> Instruction: Copy the lines that follow, keeping every character the same.
*** Data excerpt
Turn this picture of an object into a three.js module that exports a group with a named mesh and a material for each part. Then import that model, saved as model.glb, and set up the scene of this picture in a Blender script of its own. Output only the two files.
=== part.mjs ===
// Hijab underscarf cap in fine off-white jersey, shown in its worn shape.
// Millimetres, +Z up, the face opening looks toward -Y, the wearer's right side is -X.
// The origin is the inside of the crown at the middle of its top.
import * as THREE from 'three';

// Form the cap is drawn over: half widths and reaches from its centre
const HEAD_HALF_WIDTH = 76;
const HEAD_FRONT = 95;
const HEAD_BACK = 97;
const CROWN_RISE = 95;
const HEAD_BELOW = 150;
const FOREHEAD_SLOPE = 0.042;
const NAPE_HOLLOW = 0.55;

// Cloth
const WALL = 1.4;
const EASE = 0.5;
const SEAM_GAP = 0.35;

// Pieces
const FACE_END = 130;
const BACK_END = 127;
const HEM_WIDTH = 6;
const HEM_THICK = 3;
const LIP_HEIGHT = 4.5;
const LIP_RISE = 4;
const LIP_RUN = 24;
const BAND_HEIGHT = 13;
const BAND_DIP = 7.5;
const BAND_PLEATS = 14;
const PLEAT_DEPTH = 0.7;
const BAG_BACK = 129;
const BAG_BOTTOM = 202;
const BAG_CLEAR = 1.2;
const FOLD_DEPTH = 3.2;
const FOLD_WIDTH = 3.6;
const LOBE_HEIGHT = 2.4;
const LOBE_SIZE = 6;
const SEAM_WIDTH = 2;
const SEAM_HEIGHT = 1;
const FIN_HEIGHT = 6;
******
> Result for this exercise:
Turn this picture of an object into a three.js module that exports a group with a named mesh and a material for each part. Then import that model, saved as model.glb, and set up the scene of this picture in a Blender script of its own. Output only the two files.
=== part.mjs ===
// Hijab underscarf cap in fine off-white jersey, shown in its worn shape.
// Millimetres, +Z up, the face opening looks toward -Y, the wearer's right side is -X.
// The origin is the inside of the crown at the middle of its top.
import * as THREE from 'three';

// Form the cap is drawn over: half widths and reaches from its centre
const HEAD_HALF_WIDTH = 76;
const HEAD_FRONT = 95;
const HEAD_BACK = 97;
const CROWN_RISE = 95;
const HEAD_BELOW = 150;
const FOREHEAD_SLOPE = 0.042;
const NAPE_HOLLOW = 0.55;

// Cloth
const WALL = 1.4;
const EASE = 0.5;
const SEAM_GAP = 0.35;

// Pieces
const FACE_END = 130;
const BACK_END = 127;
const HEM_WIDTH = 6;
const HEM_THICK = 3;
const LIP_HEIGHT = 4.5;
const LIP_RISE = 4;
const LIP_RUN = 24;
const BAND_HEIGHT = 13;
const BAND_DIP = 7.5;
const BAND_PLEATS = 14;
const PLEAT_DEPTH = 0.7;
const BAG_BACK = 129;
const BAG_BOTTOM = 202;
const BAG_CLEAR = 1.2;
const FOLD_DEPTH = 3.2;
const FOLD_WIDTH = 3.6;
const LOBE_HEIGHT = 2.4;
const LOBE_SIZE = 6;
const SEAM_WIDTH = 2;
const SEAM_HEIGHT = 1;
const FIN_HEIGHT = 6;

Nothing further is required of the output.